Best debt-consolidation loan with an incentive
Recommended Minimum Credit Score: 680
SoFi has a number of financial tools including personal loans. Similar to LightStream, it offers larger loans, between $5,000 and $100,000, and there are no fees of any kind. It will also pay your creditors directly so you don’t have to, and right now you can get a $10 gift card for agreeing to a soft credit check on the company’s website to see what your rate would be. Your APR could be between 6.11 percent to 18.85 percent when you use autopay, with repayment terms between three and seven years. A number of things will factor into approval, but The Balance says that with a credit score of at least 680, you have a good shot at getting approved. If you lose your job during your loan repayment, SoFi is flexible: You can pause your payments in three-month increments, for up to a total of 12 months.
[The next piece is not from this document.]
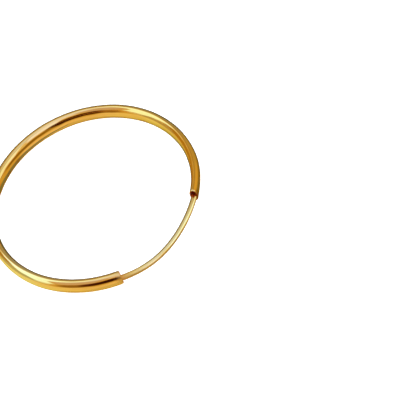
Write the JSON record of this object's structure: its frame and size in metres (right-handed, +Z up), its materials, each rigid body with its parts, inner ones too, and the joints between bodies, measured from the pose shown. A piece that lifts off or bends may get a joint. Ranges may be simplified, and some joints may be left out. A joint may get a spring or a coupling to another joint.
{
  "type": "hoop earring",
  "caption": "Plain polished endless hoop earring: a hollow oval tube bent into a hoop, closed by a thin round ear wire that slides into the tube's open end.",
  "frame": {"origin": "centre of the hoop, on the surface that it rests on", "axes": "+Z is up, along the hoop's axis; the bare ear wire runs from 24.4 to 87 degrees clockwise of +X, seen from above"},
  "size_m": [0.03, 0.0301, 0.0023],
  "materials": {
    "tube_gold": "polished gold-coloured metal",
    "wire_gold": "polished pale gold-coloured wire"
  },
  "bodies": {
    "root": {"hoop_tube": "tube_gold", "ear_wire": "wire_gold"}
  },
  "joints": []
}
So you’re debt-free. Now what?
If you’ve made it this far, maybe you’ve selected one of these services and started on a path to being debt-free. You might be tempted to close your new zero-balance credit cards — but our experts suggest keeping them open, at least for a bit. “It’s not always recommended that you cancel the account when you pay it off, because that could hurt your credit score,” says Woroch. “Keeping those accounts open benefits you in two ways. One, length of credit history impacts your credit score, so if it’s the first credit card you’ve ever had or if you’ve just had it for a long time, you would want to keep that open.” Keeping it open also gives you a more favorable credit-utilization ratio, which is good for your score as well. If you have an open credit card with a $10,000 line of credit, and you proceed to pay it off and stop using it, it’ll appear to lenders and credit-reporting bureaus that you have more available credit than you’re actually using. This is a good thing; you should never be using more than 30 percent of your available credit, says Woroch. If you were to close that account, it would lower your available credit and make you look like a riskier borrower.